WHAT IS BEING ASKED :: Would you quote the material below from its first line through the line containing "# side is worked", exactly and with both ends included?

MATERIAL ::

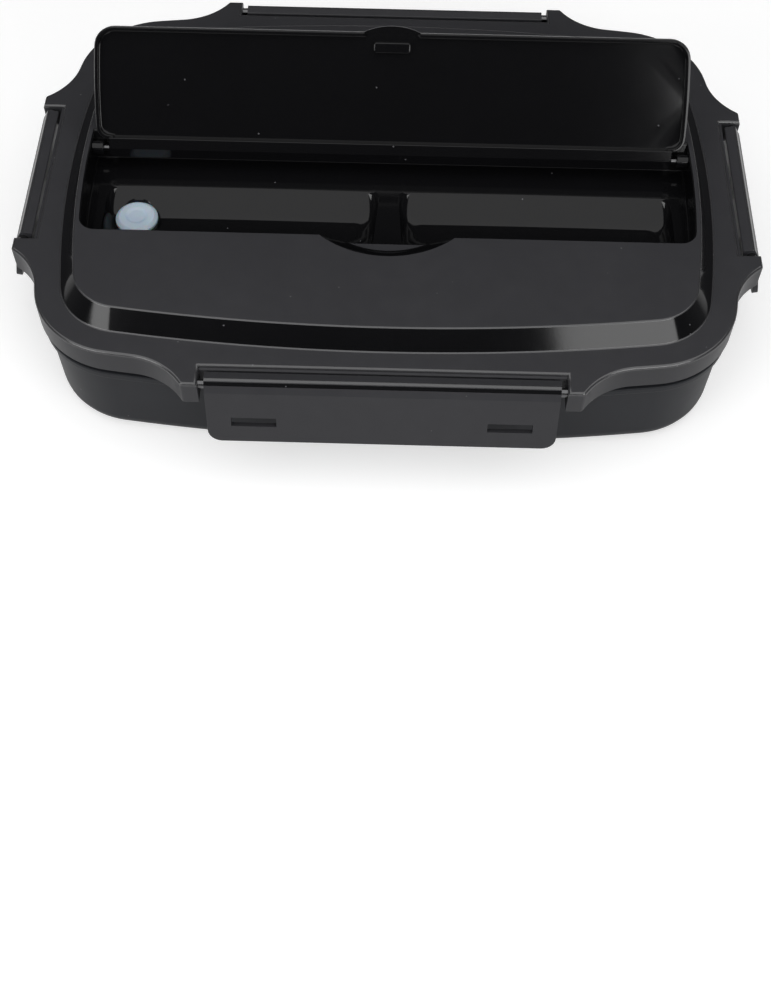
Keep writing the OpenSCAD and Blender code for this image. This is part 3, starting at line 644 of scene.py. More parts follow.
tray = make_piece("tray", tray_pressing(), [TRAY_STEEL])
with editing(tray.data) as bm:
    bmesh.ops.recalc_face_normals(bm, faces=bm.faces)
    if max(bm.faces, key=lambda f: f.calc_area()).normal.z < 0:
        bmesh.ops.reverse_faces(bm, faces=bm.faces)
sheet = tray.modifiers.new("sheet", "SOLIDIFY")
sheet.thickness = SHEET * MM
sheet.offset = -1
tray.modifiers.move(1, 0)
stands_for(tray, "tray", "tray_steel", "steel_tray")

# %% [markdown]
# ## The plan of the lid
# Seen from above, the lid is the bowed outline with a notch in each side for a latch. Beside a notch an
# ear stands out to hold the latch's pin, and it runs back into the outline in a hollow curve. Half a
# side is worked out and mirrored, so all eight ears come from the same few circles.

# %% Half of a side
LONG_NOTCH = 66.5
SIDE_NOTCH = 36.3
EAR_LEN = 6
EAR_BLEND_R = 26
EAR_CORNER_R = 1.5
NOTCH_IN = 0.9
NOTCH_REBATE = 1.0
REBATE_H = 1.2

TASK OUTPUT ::
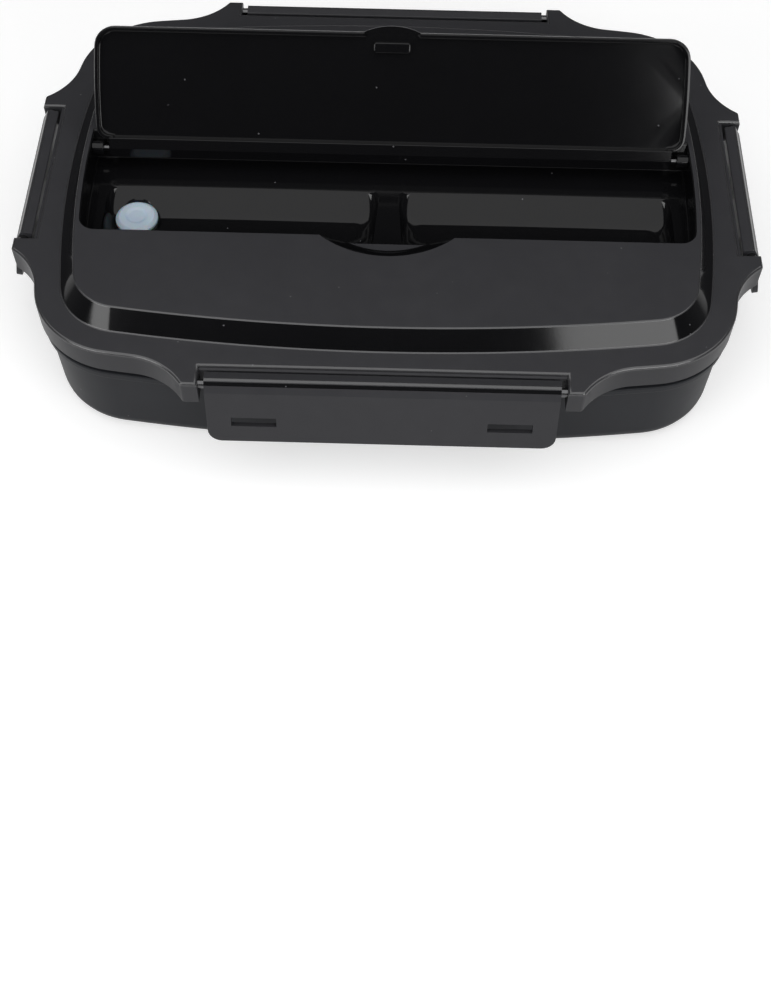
Keep writing the OpenSCAD and Blender code for this image. This is part 3, starting at line 644 of scene.py. More parts follow.
tray = make_piece("tray", tray_pressing(), [TRAY_STEEL])
with editing(tray.data) as bm:
    bmesh.ops.recalc_face_normals(bm, faces=bm.faces)
    if max(bm.faces, key=lambda f: f.calc_area()).normal.z < 0:
        bmesh.ops.reverse_faces(bm, faces=bm.faces)
sheet = tray.modifiers.new("sheet", "SOLIDIFY")
sheet.thickness = SHEET * MM
sheet.offset = -1
tray.modifiers.move(1, 0)
stands_for(tray, "tray", "tray_steel", "steel_tray")

# %% [markdown]
# ## The plan of the lid
# Seen from above, the lid is the bowed outline with a notch in each side for a latch. Beside a notch an
# ear stands out to hold the latch's pin, and it runs back into the outline in a hollow curve. Half a
# side is worked out and mirrored, so all eight ears come from the same few circles.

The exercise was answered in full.